Washington is still in the organization, but as a scout. He was someone I always liked as a prospect despite him not really being the type of player I typically latch on to. Generally I gravitate more towards speed and hit tool oriented players, but Washington was a big power hitter. Unfortunately, injuried derailed his career and he ultimately retired at 25 and has since, as I mentioned, found his way back to the organization in a different role.

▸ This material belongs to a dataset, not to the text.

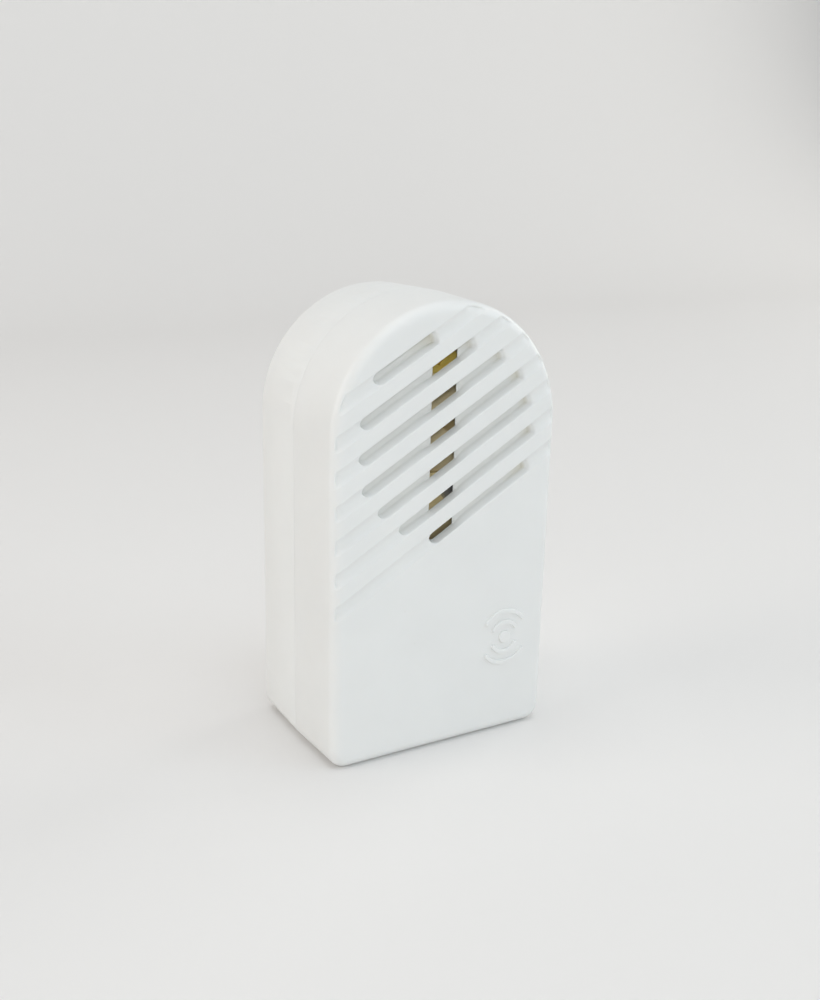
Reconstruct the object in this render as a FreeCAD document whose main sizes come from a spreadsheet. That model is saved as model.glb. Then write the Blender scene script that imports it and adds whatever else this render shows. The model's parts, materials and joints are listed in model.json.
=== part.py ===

Downs is still in the organization as a player, though his brother is now the more famous minor leaguer. That would be Jeter, who was the main piece coming back in the Mookie Betts trade a few months ago. Jerry has had a couple of solid moments in the minors as well, though he is more organizational depth at this point.
Other Top Pitchers
Logan Allen, 8th Round, IMG Academy
Travis Lakins, 6th Round, Ohio State University
Trevor Kelley, 36th Round, University of North Carolina
All three of these pitchers are currently in other organizations. Allen was the first to be shipped off, and he has turned into a very solid prospect. He was originally sent to San Diego in the Craig Kimbrel trade, and has since been traded to Cleveland. He didn’t really spend any time at all in the Red Sox organization being traded the winter after this draft, but he has been on top 100 lists since leaving.
Lakins and Kelley, meanwhile, made their way up through the minors relatively quickly but have sort of settled in as reliever depth pieces who can put together some solid runs if needed. On good teams they are probably around eighth to tenth on the reliever depth chart, but on non-contenders both could feasibly settle into a major-league role for entire seasons.